THE formal campaign group for independence is little more than an SNP front, according to one of its former executives.
Yes Scotland no longer fully reflects the wider groups of people and parties seeking independence, Green party member Stan Blackley said.
“The wider Yes campaign has become a movement of the people, become cross-party and non-party with those without party affiliation now vastly outnumbering those with it,” he wrote in the Sunday Herald newspaper.
“It has moved away from political identities to become something more diverse and more convincing than the SNP, and in doing so has left Yes Scotland behind.

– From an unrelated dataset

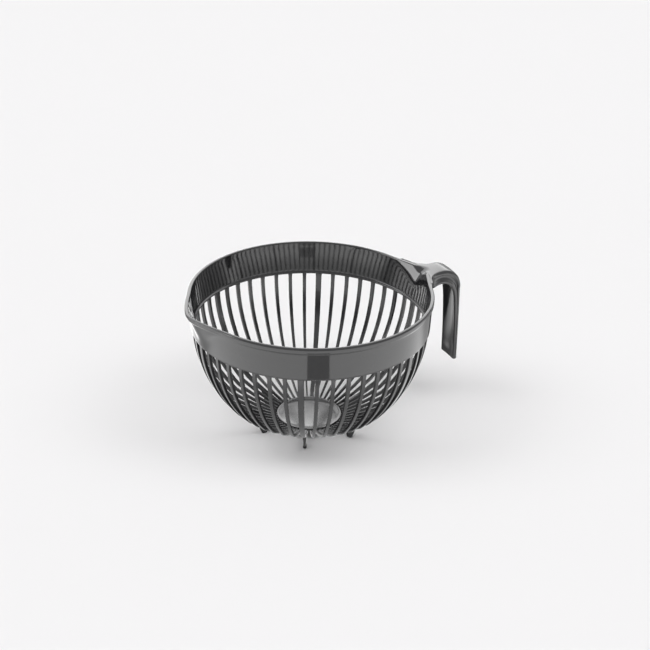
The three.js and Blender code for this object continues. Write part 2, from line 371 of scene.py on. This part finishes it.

In many ways, the Yes Scotland organisation is now redundant.
“In my opinion, this is just as well, as that organisation has become little more than an SNP front in recent months, which is ironic given the amount of effort that was put into fighting that perception in the early days.”
Mr Blackley was deputy director of communities at the group from September 2012 until January this year. He was already established as a vocal campaigner with groups such as Friends of the Earth Scotland.
His comments were seized upon by critics who claim non-SNP members of Yes Scotland, such as Green leader Patrick Harvie and former Labour politician Denis Canavan, have been deceived.
Scottish Labour deputy leader Anas Sarwar said: “While Alex Salmond argues that a vote to break up Britain isn’t a vote for the SNP, Stan Blackley’s admission blows that argument apart. The campaign to take us out of the United Kingdom is run by the SNP, funded by the SNP and is the SNP. Put simply, it’s Yes for Alex Salmond.
“Denis Canavan, Patrick Harvie and others have been deceived. They are simply there to add a veneer of variety to Salmond’s campaign. But Scots will see through their attempt to pretend to be something they aren’t. If they had a shred of honesty and self-respect, they would refuse to allow themselves to be Alex Salmond’s stooges.”
The Greens set up their own distinct group to campaign for a “yes” vote while reflecting their policies.
Mr Blackley claimed the Yes Scotland organisation was “dysfunctional” from the start.
“I survived 16 months working at Yes Scotland, during which time I witnessed more roaring tantrums, faux resignations, bad-tempered walk-outs, pointless meetings, chaotic activities and last-minute panics than in the rest of my 25 working years put together,” he said.
Green co-leader Patrick Harvie said: “The Yes campaign is about far more than the personality politics in the Hope Street HQ.
“It’s a vibrant grassroots movement, supported by Yes Scotland, which is clearly building great momentum, and I believe the Green Yes campaign is making a significant contribution to that success.”
A Yes Scotland spokesman said: “Stan Blackley was dismissed by Yes Scotland in January as part of a change of initiative in the grassroots area of the campaign, which we believe is key to achieving a Yes vote in September. We are grateful to him for the contribution he made while he was employed at Yes Scotland.
“The momentum is now clearly with the Yes movement and whatever personal issues he has, we are sure Stan will wish to play his part in securing a Yes majority in September.”